I can’t describe it any better than they do: “Sort of a scrappy extramural stuffing, it is a warm mix of crispy, tender, and chewy chunks of bread, a little slivered garlic and scallion, a scatter of currants and pine nuts, and a handful of greens, all moistened with vinaigrette and chicken drippings.”

Yield:

Serves 4-6

Ingredients

  1. Generous 8 ounces slightly stale open-crumbed, chewy, peasant-style bread (not sourdough)
  2. 6 to 8 tablespoons mild-tasting olive oil
  3. 1 1/2 tablespoons Champagne vinegar or white wine vinegar
  4. Salt and freshly cracked black pepper
  5. 1 tablespoon dried currants plumped in 1 tablespoon red wine vinegar and 1 tablespoon warm water for ten minutes or so
  6. 2 tablespoons pine nuts
  7. 2 to 3 garlic cloves, slivered
  8. 1/4 cup slivered scallions (about 4 scallions), including a little of the green part
  9. 2 tablespoons lightly salted chicken stock or lightly salted water
  10. A few handfuls of arugula, frisée, or red mustard greens, carefully washed and dried

Directions

  1. Preheat the broiler. Carve off all of the bottom and most of the top and side crusts from your bread (you can reserve these to use as croutons for soup or another salad). Tear bread into irregular 2- to 3-inch chunks, wads, bite-sized bits and fat crumbs. You should get about 4 cups.
  2. Toss them with just a tablespoon or two of olive oil, lightly coating them, and broil them very briefly, just to lightly color the edges. If you’d like to toast the pine nuts (recommended) you can put them on your broiler tray as well, but watch them very carefully — they cook quickly! Combine about 1/4 cup of the olive oil with the Champagne or white wine vinegar and salt and pepper to taste. Toss about 1/4 cup of this tart vinaigrette with the torn bread in a wide salad bowl; the bread will be unevenly dressed.
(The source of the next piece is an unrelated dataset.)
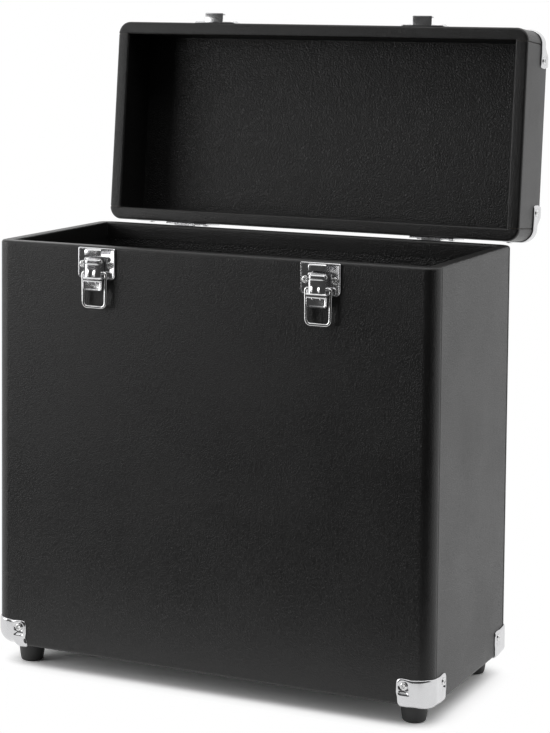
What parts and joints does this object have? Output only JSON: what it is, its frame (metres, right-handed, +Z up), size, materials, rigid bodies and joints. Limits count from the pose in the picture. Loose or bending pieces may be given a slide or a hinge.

Taste one of the more saturated pieces. If it is bland, add a little salt and pepper and toss again.
  3. Heat a spoonful of the olive oil in a small skillet, add the garlic and scallions, and cook over medium-low heat, stirring constantly, until softened. Don’t let them color. Scrape into the bread and fold to combine. Drain the plumped currants and fold them in, along with the pine nuts, if they were not already mixed with the bread scraps from the broiling step. Dribble the chicken stock or lightly salted water over the salad and fold again.
  4. Taste a few pieces of bread — a fairly saturated one and a dryish one. If it is bland, add salt, pepper, and/or a few drops of vinegar, then toss well.
  5. If you’re going to serve the salad under the roast chicken (recipe above), you can pile the bread salad on the serving dish you want to use and tent it with foil. If you want to serve it separately, do the same, but in a 1-quart shallow baking dish. Hang onto the bowl you mixed it in — you’ll use it again.
  6. Place the salad in the oven for about 5 to 10 minutes just before you are about to serve it.

Notes

Tip the bread salad back into the salad bowl. It will be steamy-hot, a mixture of soft, moist wads, crispy-on-the-outside-but-moist-in-the-middle-wads, and a few downright crispy ones. Drizzle and toss with a spoonful of the pan juices. Add the greens, a drizzle of vinaigrette, and fold well. Taste again.